We see the core CPI figure as the more important at present as it strips out the effects of lower oil prices, which is important as the Fed continues to describe the current weakness in energy prices as “transitory”.

This means that, like with the Bank of England, the FOMC will probably look through the near term impact of these downside price pressures in favour of a focus upon a wider basket of goods over a longer time horizon.

In addition to this we note that the Fed’s preferred measure of consumption in the US economy, the Personal Consumption Expenditures Index, is due out later on today.

We are unsurprised by official projections which appear to indicate that consumption will have fallen on a year on year basis, as we have recently observed an uplift in the household savings ratio.

This we take to mean that consumers are bolstering their own balance sheets ahead of the summer when the Fed is widely expected to raise rates and therefore, we are unfazed by the prospect for a minor reduction in consumption.

Last but by no means least February payrolls and unemployment data will be released this Friday. These are projected to highlight another month of strong jobs growth accompanied by a further decline in the unemployment rate.


The takeaway

On the whole the US economy remains on the path of recovery, with growth continuing to surprise on the upside, which is a broad plus for investors.

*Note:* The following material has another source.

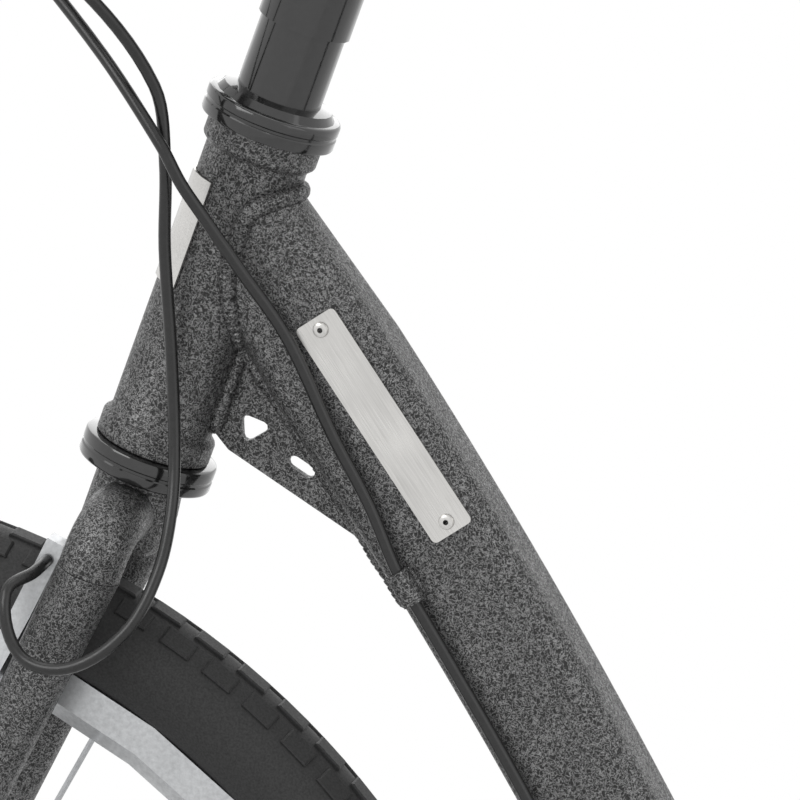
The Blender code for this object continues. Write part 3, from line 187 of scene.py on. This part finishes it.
def millimetres(nodes, links, scale=(1.0, 1.0, 1.0), turn=(0.0, 0.0, 0.0)):
    """Object coordinates in millimetres, turned first and then stretched."""
    coords = nodes.new("ShaderNodeTexCoord")
    turned = nodes.new("ShaderNodeMapping")
    turned.inputs["Rotation"].default_value = turn
    scaled = nodes.new("ShaderNodeMapping")
    scaled.inputs["Scale"].default_value = [1000.0 * v for v in scale]
    links.new(coords.outputs["Object"], turned.inputs["Vector"])
    links.new(turned.outputs["Vector"], scaled.inputs["Vector"])
    return scaled.outputs["Vector"]


def noise(nodes, links, vector, scale, detail=2.0, rough=0.5, twist=0.0):
    tex = nodes.new("ShaderNodeTexNoise")
    tex.inputs["Scale"].default_value = scale
    tex.inputs["Detail"].default_value = detail
    tex.inputs["Roughness"].default_value = rough
    tex.inputs["Distortion"].default_value = twist
    links.new(vector, tex.inputs["Vector"])
    return tex.outputs["Fac"]


def math_node(nodes, links, kind, a, b=0.0):
    node = nodes.new("ShaderNodeMath")
    node.operation = kind
    for socket, value in zip(node.inputs, (a, b)):
        if isinstance(value, float):
            socket.default_value = value
        else:
            links.new(value, socket)
    return node.outputs[0]


def ramp(nodes, links, fac, stops):
    node = nodes.new("ShaderNodeValToRGB")
    band = node.color_ramp
    while len(band.elements) < len(stops):
        band.elements.new(0.5)
    for element, (place, level) in zip(band.elements, stops):
        element.position = place
        colour = level if isinstance(level, tuple) else (level, level, level)
        element.color = (*colour, 1.0)
    links.new(fac, node.inputs["Fac"])
    return node.outputs["Color"]


def bump(nodes, links, bsdf, height, strength, depth_mm):
    node = nodes.new("ShaderNodeBump")
    node.inputs["Strength"].default_value = strength
    node.inputs["Distance"].default_value = depth_mm * MM
    links.new(height, node.inputs["Height"])
    links.new(node.outputs["Normal"], bsdf.inputs["Normal"])


def vein_coat():
    """Powder coat with fine pale worm-like veins over dark grey."""
    mat, nodes, links, bsdf = new_material("silver_vein_coat")
    space = millimetres(nodes, links)
    grain = noise(nodes, links, space, 0.75, 1.5, 0.5, 0.8)
    ridge = math_node(nodes, links, "ABSOLUTE", math_node(nodes, links, "SUBTRACT", grain, 0.5))
    ridge = math_node(nodes, links, "MULTIPLY", ridge, 7.0)
    patches = noise(nodes, links, space, 0.09, 2.0)
    mixed = math_node(nodes, links, "ADD", ridge, math_node(nodes, links, "MULTIPLY", patches, 0.10))
    tone = ramp(nodes, links, mixed, (
        (0.0, 0.34), (0.22, 0.20), (0.48, 0.055), (1.0, 0.018),
    ))
    links.new(tone, bsdf.inputs["Base Color"])
    links.new(ramp(nodes, links, mixed, ((0.1, 0.34), (0.7, 0.5))), bsdf.inputs["Roughness"])
    bsdf.inputs["Metallic"].default_value = 0.35
    bump(nodes, links, bsdf, math_node(nodes, links, "SUBTRACT", 1.0, mixed), 0.35, 0.16)
    return mat


def glossy_black():
    mat, nodes, links, bsdf = new_material("black_gloss")
    space = millimetres(nodes, links)
    peel = noise(nodes, links, space, 0.35, 2.0)
    links.new(ramp(nodes, links, peel, ((0.3, 0.011), (0.7, 0.018))), bsdf.inputs["Base Color"])
    links.new(ramp(nodes, links, peel, ((0.3, 0.10), (0.7, 0.17))), bsdf.inputs["Roughness"])
    bsdf.inputs["Coat Weight"].default_value = 0.6
    bsdf.inputs["Coat Roughness"].default_value = 0.06
    bump(nodes, links, bsdf, peel, 0.05, 0.05)
    return mat


def satin_black():
    mat, nodes, links, bsdf = new_material("black_satin")
    space = millimetres(nodes, links)
    grain = noise(nodes, links, space, 1.6, 3.0)
    links.new(ramp(nodes, links, grain, ((0.3, 0.018), (0.7, 0.034))), bsdf.inputs["Base Color"])
    links.new(ramp(nodes, links, grain, ((0.3, 0.38), (0.7, 0.52))), bsdf.inputs["Roughness"])
    bump(nodes, links, bsdf, grain, 0.2, 0.05)
    return mat


def metal(name, colour, rough, stretch, turn=(0.0, 0.0, 0.0), depth=0.02):
    """Bare metal with brush lines along the axis whose stretch is smallest."""
    mat, nodes, links, bsdf = new_material(name)
    lines = noise(nodes, links, millimetres(nodes, links, stretch, turn), 1.0, 4.0, 0.65)
    stains = noise(nodes, links, millimetres(nodes, links), 0.05, 3.0)
    fac = math_node(nodes, links, "ADD", math_node(nodes, links, "MULTIPLY", lines, 0.7),
                    math_node(nodes, links, "MULTIPLY", stains, 0.3))
    dark = tuple(0.72 * c for c in colour)
    links.new(ramp(nodes, links, fac, ((0.32, dark), (0.66, colour))), bsdf.inputs["Base Color"])
    links.new(ramp(nodes, links, fac, ((0.3, rough + 0.1), (0.7, rough))), bsdf.inputs["Roughness"])
    bsdf.inputs["Metallic"].default_value = 1.0
    bump(nodes, links, bsdf, lines, 0.3, depth)
    return mat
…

Going forward our expectations are much the same as with the UK in that we expect wage and inflation figures to take precedence for investors over other forms of data.

Most notably, we expect that the recovery in oil prices that was seen throughout late Jan and Feb will be likely to highlight a minor rebound in inflation measures when the relevant figures are released this month.

This will probably lead to louder voices among interest rate hawks in the US, particularly if the nascent recovery in crude prices is to continue into Q2.

As a result, we continue to believe that an initial interest rate hike will most likely come from the Fed sometime during the second half of this year.